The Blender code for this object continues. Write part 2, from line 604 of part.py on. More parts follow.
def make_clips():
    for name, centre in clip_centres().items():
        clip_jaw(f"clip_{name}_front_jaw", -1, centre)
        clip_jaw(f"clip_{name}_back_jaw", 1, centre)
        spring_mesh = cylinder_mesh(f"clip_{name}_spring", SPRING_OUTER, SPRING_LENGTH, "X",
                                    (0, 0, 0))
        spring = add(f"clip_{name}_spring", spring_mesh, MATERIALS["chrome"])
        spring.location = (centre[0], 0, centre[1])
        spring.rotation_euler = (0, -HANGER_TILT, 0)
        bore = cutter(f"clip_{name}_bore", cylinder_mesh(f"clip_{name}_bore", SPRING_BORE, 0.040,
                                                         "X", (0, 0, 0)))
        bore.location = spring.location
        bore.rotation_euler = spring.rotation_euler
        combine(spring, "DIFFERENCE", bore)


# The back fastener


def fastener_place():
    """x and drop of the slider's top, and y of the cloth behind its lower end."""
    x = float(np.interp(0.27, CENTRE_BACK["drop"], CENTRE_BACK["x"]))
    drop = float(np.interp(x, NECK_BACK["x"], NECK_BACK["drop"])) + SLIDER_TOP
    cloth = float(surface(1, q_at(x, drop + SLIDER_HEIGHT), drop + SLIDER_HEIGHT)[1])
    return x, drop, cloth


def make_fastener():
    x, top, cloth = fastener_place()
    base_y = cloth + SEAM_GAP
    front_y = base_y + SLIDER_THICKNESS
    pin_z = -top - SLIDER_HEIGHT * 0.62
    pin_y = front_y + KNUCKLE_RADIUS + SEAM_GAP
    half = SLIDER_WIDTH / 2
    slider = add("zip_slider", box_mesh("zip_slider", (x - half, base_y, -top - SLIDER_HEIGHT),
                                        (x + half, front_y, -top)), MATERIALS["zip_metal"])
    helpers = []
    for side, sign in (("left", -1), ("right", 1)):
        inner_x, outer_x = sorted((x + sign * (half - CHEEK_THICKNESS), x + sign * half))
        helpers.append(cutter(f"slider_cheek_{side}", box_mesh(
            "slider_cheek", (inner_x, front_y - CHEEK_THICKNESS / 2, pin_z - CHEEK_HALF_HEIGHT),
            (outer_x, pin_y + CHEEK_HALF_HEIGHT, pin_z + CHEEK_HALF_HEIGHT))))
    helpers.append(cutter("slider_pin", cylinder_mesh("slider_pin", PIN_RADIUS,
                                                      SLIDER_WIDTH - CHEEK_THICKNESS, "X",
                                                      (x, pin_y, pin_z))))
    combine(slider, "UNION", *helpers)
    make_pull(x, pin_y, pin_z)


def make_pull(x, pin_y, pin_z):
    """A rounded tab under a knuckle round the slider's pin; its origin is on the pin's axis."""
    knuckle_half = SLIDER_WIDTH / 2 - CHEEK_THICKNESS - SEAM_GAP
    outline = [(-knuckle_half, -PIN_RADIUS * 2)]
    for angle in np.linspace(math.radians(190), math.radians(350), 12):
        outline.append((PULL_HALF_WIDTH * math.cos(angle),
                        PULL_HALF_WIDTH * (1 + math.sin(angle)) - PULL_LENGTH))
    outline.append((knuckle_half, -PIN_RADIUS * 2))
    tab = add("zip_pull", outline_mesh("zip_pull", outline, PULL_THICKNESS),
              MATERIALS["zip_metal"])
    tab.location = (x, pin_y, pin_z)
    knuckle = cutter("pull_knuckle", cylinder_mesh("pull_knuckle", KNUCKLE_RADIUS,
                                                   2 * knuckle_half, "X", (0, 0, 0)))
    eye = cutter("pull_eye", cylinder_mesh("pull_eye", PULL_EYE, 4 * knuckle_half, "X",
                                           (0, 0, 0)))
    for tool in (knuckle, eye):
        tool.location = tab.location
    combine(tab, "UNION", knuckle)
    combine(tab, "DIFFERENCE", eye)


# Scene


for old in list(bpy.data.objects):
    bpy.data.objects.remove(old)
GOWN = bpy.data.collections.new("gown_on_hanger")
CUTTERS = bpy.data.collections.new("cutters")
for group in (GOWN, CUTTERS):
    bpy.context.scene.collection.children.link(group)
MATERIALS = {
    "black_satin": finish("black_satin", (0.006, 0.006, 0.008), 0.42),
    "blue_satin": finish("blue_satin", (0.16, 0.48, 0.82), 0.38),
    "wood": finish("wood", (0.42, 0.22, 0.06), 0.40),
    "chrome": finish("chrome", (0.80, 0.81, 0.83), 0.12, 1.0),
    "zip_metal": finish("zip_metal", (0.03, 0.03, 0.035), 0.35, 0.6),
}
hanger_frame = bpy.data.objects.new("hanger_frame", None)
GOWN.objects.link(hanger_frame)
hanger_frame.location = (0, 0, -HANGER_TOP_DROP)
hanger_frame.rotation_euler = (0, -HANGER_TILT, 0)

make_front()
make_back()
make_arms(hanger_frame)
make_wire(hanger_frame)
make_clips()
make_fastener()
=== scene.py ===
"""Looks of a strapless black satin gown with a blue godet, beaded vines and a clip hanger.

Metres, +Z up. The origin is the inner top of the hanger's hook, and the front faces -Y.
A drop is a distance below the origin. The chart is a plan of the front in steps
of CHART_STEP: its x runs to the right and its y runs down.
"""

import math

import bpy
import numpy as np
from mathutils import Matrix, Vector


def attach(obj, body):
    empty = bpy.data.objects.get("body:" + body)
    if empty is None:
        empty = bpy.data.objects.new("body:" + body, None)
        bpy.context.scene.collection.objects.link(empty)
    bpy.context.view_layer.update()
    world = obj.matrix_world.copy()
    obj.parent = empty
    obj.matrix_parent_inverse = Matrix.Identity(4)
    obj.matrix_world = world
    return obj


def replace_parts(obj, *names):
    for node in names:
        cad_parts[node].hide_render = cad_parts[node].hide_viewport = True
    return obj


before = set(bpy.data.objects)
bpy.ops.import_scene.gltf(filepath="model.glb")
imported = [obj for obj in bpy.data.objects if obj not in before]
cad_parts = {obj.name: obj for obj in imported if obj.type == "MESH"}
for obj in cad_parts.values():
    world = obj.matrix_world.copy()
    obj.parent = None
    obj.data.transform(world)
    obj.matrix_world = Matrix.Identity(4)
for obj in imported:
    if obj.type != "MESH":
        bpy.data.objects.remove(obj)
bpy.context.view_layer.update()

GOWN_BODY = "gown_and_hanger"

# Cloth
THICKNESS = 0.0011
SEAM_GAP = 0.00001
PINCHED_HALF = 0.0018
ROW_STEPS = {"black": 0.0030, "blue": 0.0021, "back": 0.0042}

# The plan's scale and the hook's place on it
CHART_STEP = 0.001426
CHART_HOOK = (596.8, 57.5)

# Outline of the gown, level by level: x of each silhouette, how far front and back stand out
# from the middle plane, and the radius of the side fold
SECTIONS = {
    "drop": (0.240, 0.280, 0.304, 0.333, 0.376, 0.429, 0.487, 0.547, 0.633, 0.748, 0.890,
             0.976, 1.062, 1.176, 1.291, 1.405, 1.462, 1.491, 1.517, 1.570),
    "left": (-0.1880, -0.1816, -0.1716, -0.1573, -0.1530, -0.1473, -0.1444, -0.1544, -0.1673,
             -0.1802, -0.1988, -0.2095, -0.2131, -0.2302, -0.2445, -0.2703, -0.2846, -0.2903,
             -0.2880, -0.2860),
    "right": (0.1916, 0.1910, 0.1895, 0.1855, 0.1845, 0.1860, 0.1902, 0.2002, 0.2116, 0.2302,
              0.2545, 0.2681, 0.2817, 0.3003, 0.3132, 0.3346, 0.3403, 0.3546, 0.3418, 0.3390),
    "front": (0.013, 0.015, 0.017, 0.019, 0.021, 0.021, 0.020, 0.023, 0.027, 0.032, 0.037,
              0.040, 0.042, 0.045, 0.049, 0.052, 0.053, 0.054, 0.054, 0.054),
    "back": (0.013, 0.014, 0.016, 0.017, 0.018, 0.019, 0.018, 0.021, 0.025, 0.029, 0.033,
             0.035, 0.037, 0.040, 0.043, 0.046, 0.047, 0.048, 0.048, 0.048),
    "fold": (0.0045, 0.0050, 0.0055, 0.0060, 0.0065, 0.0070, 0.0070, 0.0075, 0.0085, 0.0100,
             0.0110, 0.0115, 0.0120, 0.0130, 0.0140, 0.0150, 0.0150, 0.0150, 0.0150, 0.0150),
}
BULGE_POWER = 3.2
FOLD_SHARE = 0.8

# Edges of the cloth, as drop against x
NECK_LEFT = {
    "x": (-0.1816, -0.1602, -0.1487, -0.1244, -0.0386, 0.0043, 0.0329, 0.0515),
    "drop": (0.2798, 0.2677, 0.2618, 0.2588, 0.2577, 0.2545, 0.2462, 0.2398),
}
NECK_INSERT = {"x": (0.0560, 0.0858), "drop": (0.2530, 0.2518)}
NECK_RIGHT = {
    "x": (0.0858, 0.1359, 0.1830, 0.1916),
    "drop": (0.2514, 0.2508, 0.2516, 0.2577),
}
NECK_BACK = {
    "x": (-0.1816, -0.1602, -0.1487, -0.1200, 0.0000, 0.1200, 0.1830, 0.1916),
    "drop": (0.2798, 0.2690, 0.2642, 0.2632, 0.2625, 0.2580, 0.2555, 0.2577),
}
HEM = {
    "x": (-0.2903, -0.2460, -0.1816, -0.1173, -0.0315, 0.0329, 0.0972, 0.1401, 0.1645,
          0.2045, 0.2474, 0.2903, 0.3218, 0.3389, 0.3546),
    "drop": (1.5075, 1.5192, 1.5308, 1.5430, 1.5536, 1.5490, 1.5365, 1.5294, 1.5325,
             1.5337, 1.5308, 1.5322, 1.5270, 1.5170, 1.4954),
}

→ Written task
The line containing "make_front()" opens the part, and the line containing "if empty is" closes it. Output that part exactly, with both, and only that.

→ Worked solution
make_front()
make_back()
make_arms(hanger_frame)
make_wire(hanger_frame)
make_clips()
make_fastener()
=== scene.py ===
"""Looks of a strapless black satin gown with a blue godet, beaded vines and a clip hanger.

Metres, +Z up. The origin is the inner top of the hanger's hook, and the front faces -Y.
A drop is a distance below the origin. The chart is a plan of the front in steps
of CHART_STEP: its x runs to the right and its y runs down.
"""

import math

import bpy
import numpy as np
from mathutils import Matrix, Vector


def attach(obj, body):
    empty = bpy.data.objects.get("body:" + body)
    if empty is None:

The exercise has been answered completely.